Before enacting JRI, the Council for State Governments did a study revealing Idaho had high recidivism rates and inefficient prison bed use. Today, the state is focusing on reserving prison beds for the most dangerous offenders, tracking effectiveness of IDOC in-house programs and improving probation and parole supervision.

"From that report we launched what we call our justice program assessment, really to introduce new programming into our system in our prisons," Atencio said. "A better informed process and better trained [parole] officer just aid in a better system at the end of the day."

Atencio says there are signs JRI has helped and a 2017 impact report showed the number of inmates physically in IDOC facilities is down. But it's not enough to ease overcrowding.

"It's kind of hard to say that it has or it hasn't reduced overcrowding. Certainly our county jails are overcrowded too. The department of correction is feeling that same crunch as well. That's why we're looking to move inmates out of state. I don't think you can point to justice reinvestment... as the primary causal factor of overcrowding in Idaho," Atencio told 7 Investigates.

Lower risk offenders serving past their fixed term have dropped off slightly and the percentage of parole violators coming back to prison is flat - which some at the county level would argue is because they're behind bars in county jails. Since JRI went into effect, data shows more people are being let out of prison and put on parole. So if they re-offend, as mentioned, they often land back behind bars in county jails.

"We have state inmates that are in the jail longer than they should be," Johnson added.

But IDOC and the Parole Commission don't believe JRI is a negative thing in Idaho.

"When I talk to a sheriff they attribute the overcrowding to justice reinvestment. And - maybe along the questions of what you're asking - maybe the expectation is that it would reduce prison bed space. You know, that hasn't happened."

Last year's 30-month JRI impact report revealed Idaho is still struggling with high recidivism.

"It's very well-intended. I get it, let's get people out of prisons and back into being productive members of society," Donahue said, "Let's address their social issues. We skipped a major point. At least in this state."

Criminal justice experts and Idaho Department of Correction state there needs to be a stronger emphasis on helping offenders heading back into the community. Once they're out, support, treatment and programs are crucial to make sure offenders don't land behind bars again.

"With good data for a couple years we'll have a better idea of what the impact has been in terms of recidivism," Jones said.

"There's going to be bumps in the road, there's going to be bad things that happen," Atencio added. "I think there might be changes, I think the Legislature would be open to changes.
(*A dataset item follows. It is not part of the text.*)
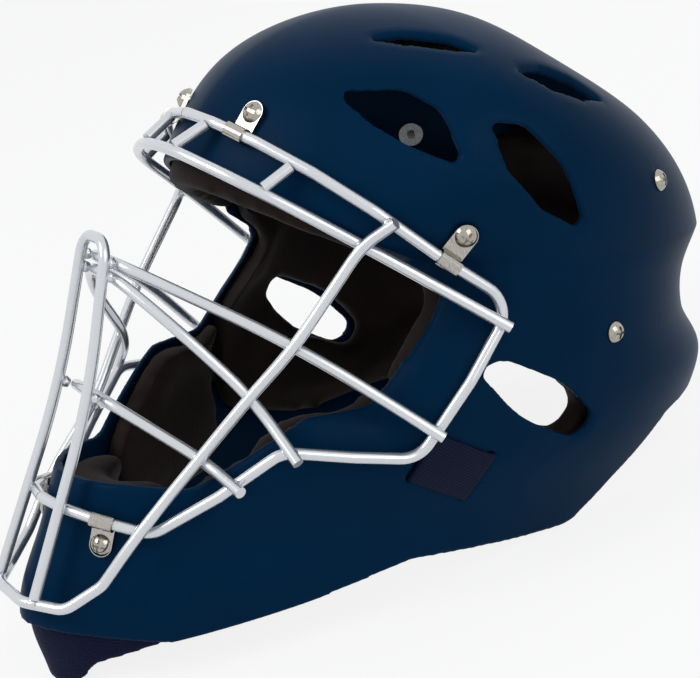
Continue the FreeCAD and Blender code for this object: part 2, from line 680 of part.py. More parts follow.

But I haven't heard anyone talk about discontinuing justice reinvestment in Idaho."

The state made major changes to JRI over the last couple years, but correctional leaders say they would really like to focus reform more on the front end of the system and sentencing. The Council of State Governments says more attention needs to be on community substance abuse treatment to help reduce the number of offenders returning to custody.

Meanwhile, both Ada and Canyon counties say they're desperate for more room; Ada is calling for an add-on to their jail while Canyon County is fighting for a whole new facility.